However in laser irradiation schemes, less attention has been paid on how to focus the laser beam.38,39 The focusing geometry of the laser beam determines the spatial distribution of the delivered laser irradiance along the focal volume, which could be critical for the plasma formations as well as LIBS properties especially in bulk solution analysis. In our previous studies, we have investigated the LIBS performance of different focusing arrangements (single and double lens with different focal lengths) from a practical application point of view38 and demonstrated the key role of the laser focusing angle in the stabilization of laser-induced plasmas.39 The purpose of the present work is to make a systematic and fundamental study of the effects of laser focusing geometry (i.e. spherical aberration and focusing angle) on the laser-induced plasma and LIBS measurement in bulk water. Different focusing configurations with varying spherical aberrations and focusing angles will be used to evaluate the focusing geometry effects. With fast imaging and spectroscopic techniques, comparisons between different focusing conditions will be performed in terms of breakdown thresholds, plasma morphologies, emission distributions, pulse-to-pulse plasma fluctuations, and the corresponding LIBS signals. We will especially show the laser energy dependences of the plasma emissions under different focusing conditions.

2. Experimental

The experimental setup for plasma generation and emission detection is shown in Fig. 1. A Q-switched Nd:YAG laser (Beamtech Optronics, Dawa 200) was operated at a fundamental wavelength of 1064 nm, with a pulse duration of 10 ns and a repetition rate of 10 Hz. The laser beam passed through a half-wave plate (HWP) and a Glan prism (GP). This ensemble allowed a fine adjustment of the laser energy delivered into the water medium. A portion (∼8%) of each laser pulse passing through the beam splitter (BS) was sent to a photodiode (PD) connected with an oscilloscope (OSC) to monitor the laser energy. The laser beam was expanded with a laser beam expander (LBE) and then focused into a quartz cuvette filled with water solution. Different focusing angles were realized by varying the beam expanding ratio before focusing. The beam expansion in this experiment also allowed us to avoid the laser-induced damage of the cuvette at high laser energies. The focusing lens (L1) consists of an achromatic doublet (f = 60 mm) and a meniscus lens (f = 100 mm) in order to minimize the spherical aberrations. For a comparative study of the aberration effect, L1 could be replaced by a single plano-convex lens (f = 45 mm) which has a similar focal length as the double-combination lens. The focusing angle α was thus determined by measuring the diameter d of the beam on the cuvette wall and the laser transmission distance l in the water, as shown in the inset in Fig. 1.
image file: c8ja00282g-f1.tif
Fig. 1 Schematic presentation of the used experimental setup. HWP: half wave plate; GP: Glan prism; BS: beam splitter; M: mirror; LBE: laser beam expander; L: lens; MO: micro-objective; F: filter; PD: photodiode; OSC: oscilloscope; DG: delay generator.
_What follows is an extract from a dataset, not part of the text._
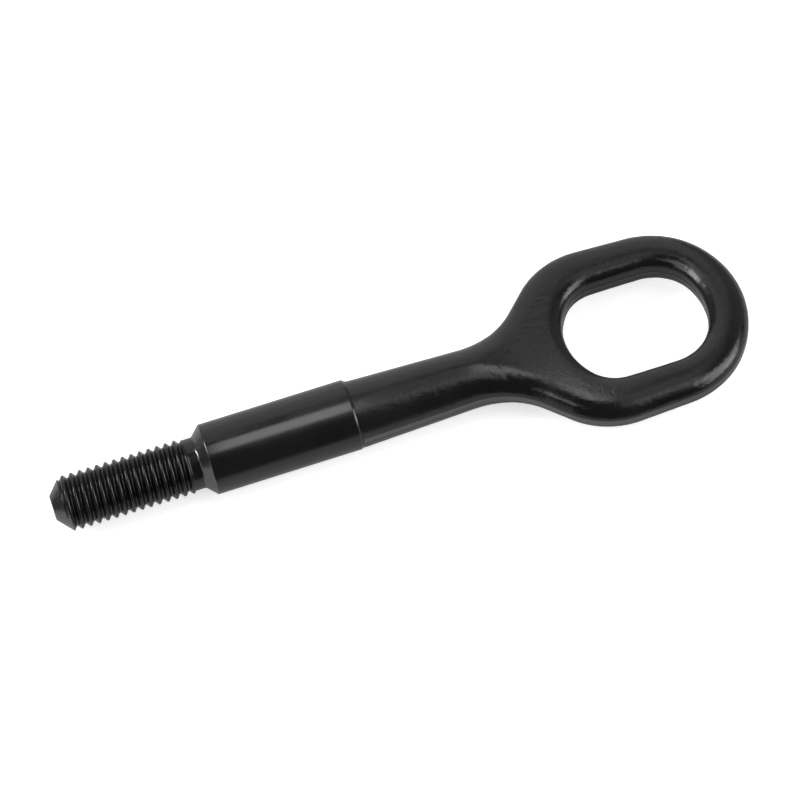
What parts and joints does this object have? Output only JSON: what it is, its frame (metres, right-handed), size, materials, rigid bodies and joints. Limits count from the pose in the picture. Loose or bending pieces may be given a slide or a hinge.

For the plasma emission detection system, the plasma was magnified by using a micro-objective (MO, 10×) due to the small size of plasma confined in water. The plasma image was directly captured using an ICCD camera (Andor Technology, iStar DH 720) equipped with a neutral density filter (F) in front to avoid detector saturation. Plasma images taken with the ICCD camera could provide the information of plasma morphologies, plasma emission distributions and pulse-to-pulse plasma fluctuations, with a high spatial resolution of 3.6 μm. For the spectroscopic measurement, the plasma emission was collected with a pair of fused silica plano-convex lenses L2 (f = 60 mm) and L3 (f = 40 mm), and the spectrum was then recorded by using a spectrometer (Avantes, Avaspec-ULS2048) in a wavelength range from 260 to 820 nm. The use of such a spectrometer is suitable for underwater LIBS applications with a compact optical layout, and it maintains a relatively large optical throughput to have good LIBS signals. The timings of the laser, ICCD and spectrometer were controlled by using a delay generator (Stanford Research Systems, DG 535).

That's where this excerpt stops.